I've read that Ruby code (CRuby/YARV) only "runs" on a single processor core, but something is not clear yet:
I understand that the GIL prevents threads from running concurrently and that in recent Ruby versions threads are scheduled by the operating system.
Couldn't a thread possibly be "placed" on core 1 and the other on core 2, even if they're not actually running at the same time?
Just trying to understand if the OS scheduler actually puts all Ruby threads on a single core. Thanks!
Edit: Another answer mentions that C++ uses pthreads and those are scheduled across cores, and that Ruby uses the same. I guess that's what I was looking for, but since most answers seem to equate not running threads in parallel with never running on multiple cores, I just wanted to confirm.
First off, we have to clearly distinguish between "Ruby Threads" and "Ruby Threads as implemented by YARV". Ruby Threads make no guarantees how they are scheduled. They might be scheduled concurrently, they might not. They might be scheduled on multiple CPUs, they might not. They might be implemented as native platform threads, they might be implemented as green threads, they might be implemented as something else.
YARV implements Ruby Threads as native platform threads (e.g. pthreads on POSIX and Windows threads on Windows). However, unlike other Ruby implementations which use native platform threads (e.g. JRuby, IronRuby, Rubinius), YARV has a Giant VM Lock (GVL) which prevents two threads to enter the YARV bytecode interpreter at the same time. This makes it effectively impossible to run Ruby code in multiple threads at the same time.
Note however, that the GVL only protects the YARV interpreter and runtime.
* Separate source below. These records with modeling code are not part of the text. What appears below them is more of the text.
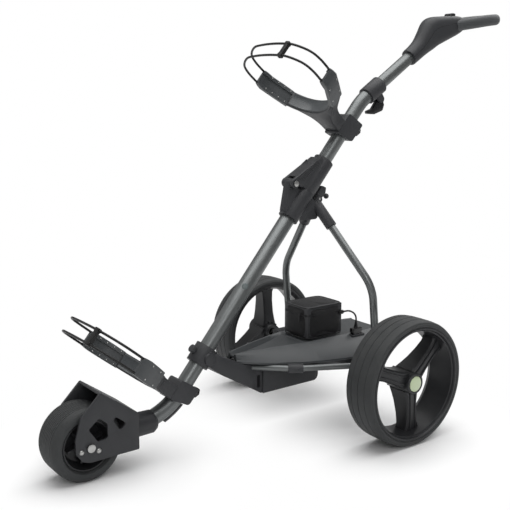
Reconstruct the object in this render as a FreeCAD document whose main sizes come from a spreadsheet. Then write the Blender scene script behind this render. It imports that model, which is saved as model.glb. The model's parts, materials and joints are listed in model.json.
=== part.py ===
import FreeCAD, Part
import math
import os

from FreeCAD import Placement, Rotation, Vector

# Electric golf trolley. +Z is up, the trolley drives towards -Y, and +X is its left side.
# The origin is on the ground under the middle of its outline. Sizes are in millimetres.
SIZES = {
    # overall
    "rear_axle_y": 82.0,
    "wheelbase": 660.2,
    "rear_radius": 142.5,
    "rear_width": 82.0,
    "rear_track": 522.8,
    "front_radius": 77.7,
    "front_width": 83.6,
    "running_clearance": 0.05,
    "parting_gap": 0.3,
    # main tubes
    "tube_tilt": 50.0,
    "handle_tilt": 33.5,
    "fork_reach": 193.0,
    "tube_wall": 1.6,
    "lower_tube_radius": 18.0,
    "lower_bend": 150.0,
    "upper_tube_radius": 17.0,
    "upper_bend": 140.0,
    "upper_length": 875.5,
    "handle_tube_start": 24.0,
    "handle_tube_end": 236.0,
    "collar_start": 21.0,
    "collar_end": 72.0,
    "collar_radius": 21.5,
    "neck_along": 199.0,
    # fold hinge
    "hinge_along": 597.0,
    "hinge_reach": 46.7,
    "hinge_pin_radius": 4.0,
    "hinge_boss": 11.0,
    "knuckle_radius": 24.0,
    "knuckle_start": 530.0,
    "knuckle_end": 697.0,
    "parting_along": 605.0,
    "tongue_width": 21.0,
    "ear_width": 9.0,
    "latch_pin_radius": 3.0,
    # stays
    "stay_radius": 9.0,
    "stay_wall": 1.5,
    "stay_bend": 90.0,
    "stay_spread": 160.0,
    "chassis_tube_radius": 7.0,
    "chassis_tube_wall": 1.5,
    "chassis_bend": 110.0,
    # cradles
    "cradle_radius": 112.0,
    "cradle_reach": 207.0,
    "cradle_band": 6.0,
    "cradle_width": 38.0,
    "cord_radius": 2.6,
    "upper_cradle_along": 781.0,
    "lower_cradle_along": 56.0,
    "clamp_half_width": 24.0,
    "knob_stud_radius": 4.0,
    # fork and front wheel
    "fork_gap": 2.0,
    "fork_wall": 5.0,
    "front_axle_radius": 5.0,
    "collar_bore_length": 62.0,
    # rear drive
    "axle_radius": 6.0,
    "hub_radius": 23.5,
    "hub_length": 56.0,
    "axle_end_reach": 24.0,
    "bearing_radius": 14.0,
    "housing_radius": 17.0,
    "bearing_span": 320.0,
    "gear_module": 2.0,
    "gear_teeth": 36.0,
    "pinion_teeth": 12.0,
    "gear_width": 14.0,
    "motor_radius": 28.0,
    "motor_length": 74.0,
    "motor_shaft_radius": 4.0,
    "case_wall": 4.0,
    # tray and battery
    "deck_height": 199.0,
    "deck_half_width": 52.0,
    "tray_wall": 3.0,
    "battery_width": 94.0,
    "battery_depth": 116.0,
    "battery_height": 80.0,
    "battery_y": 36.0,
    "lead_radius": 2.1,
    # controls
    "console_width": 62.0,
    "shell_wall": 3.0,
    "dial_radius": 14.0,
    "button_radius": 5.0,
    "dial_stem_radius": 5.0,
    "release_radius": 16.0,
    "release_travel": 3.0,
    "lever_pin_radius": 2.5,
}

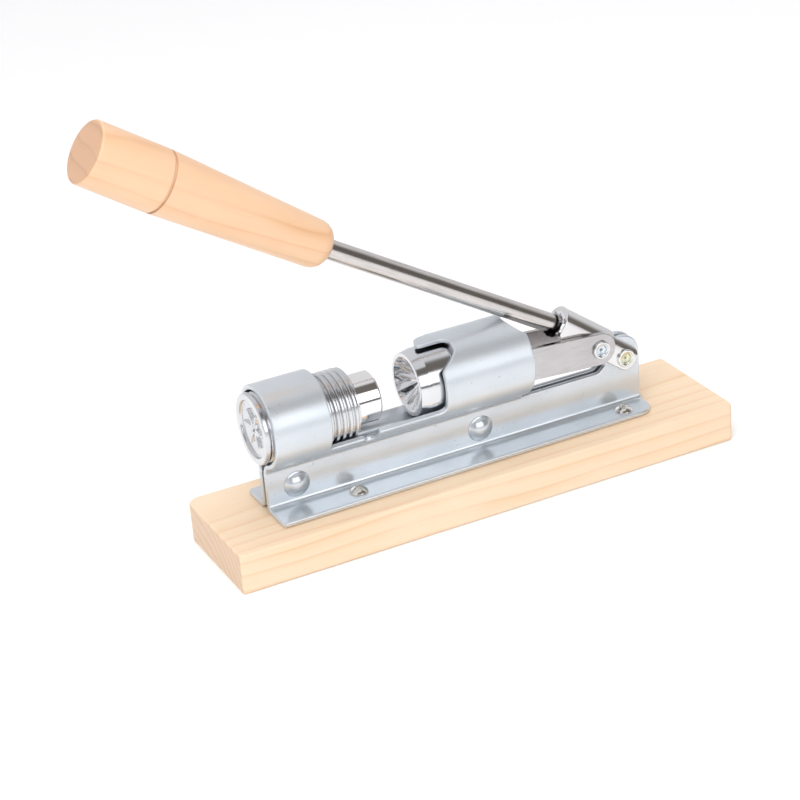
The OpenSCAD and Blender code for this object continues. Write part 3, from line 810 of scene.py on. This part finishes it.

This means that, for example, multiple threads can execute C code at the same time, and at the same time as another thread executed Ruby code. It just means that no two threads can execute Ruby code at the same time on YARV.
Note also that in recent versions of YARV, the "Giant" VM Lock is becoming ever smaller. Sections of code are moved out from under the lock, and the lock itself is broken down in smaller, more fine-grained locks. That is a very long process, but it means that in the future more and more Ruby code will be able to run in parallel on YARV.
But, all of this has nothing to do with how the platform schedules the threads. Many platforms have some sort of heuristics for thread affinity to CPU cores, e.g they may try to schedule the same thread to the same core, under the assumption that its working set is still in that core's cache, or they may try to identify threads that operate on shared data, and schedule those threads to the same CPU and so on. Therefore, it is hard to impossible to predict how and where a thread will be scheduled.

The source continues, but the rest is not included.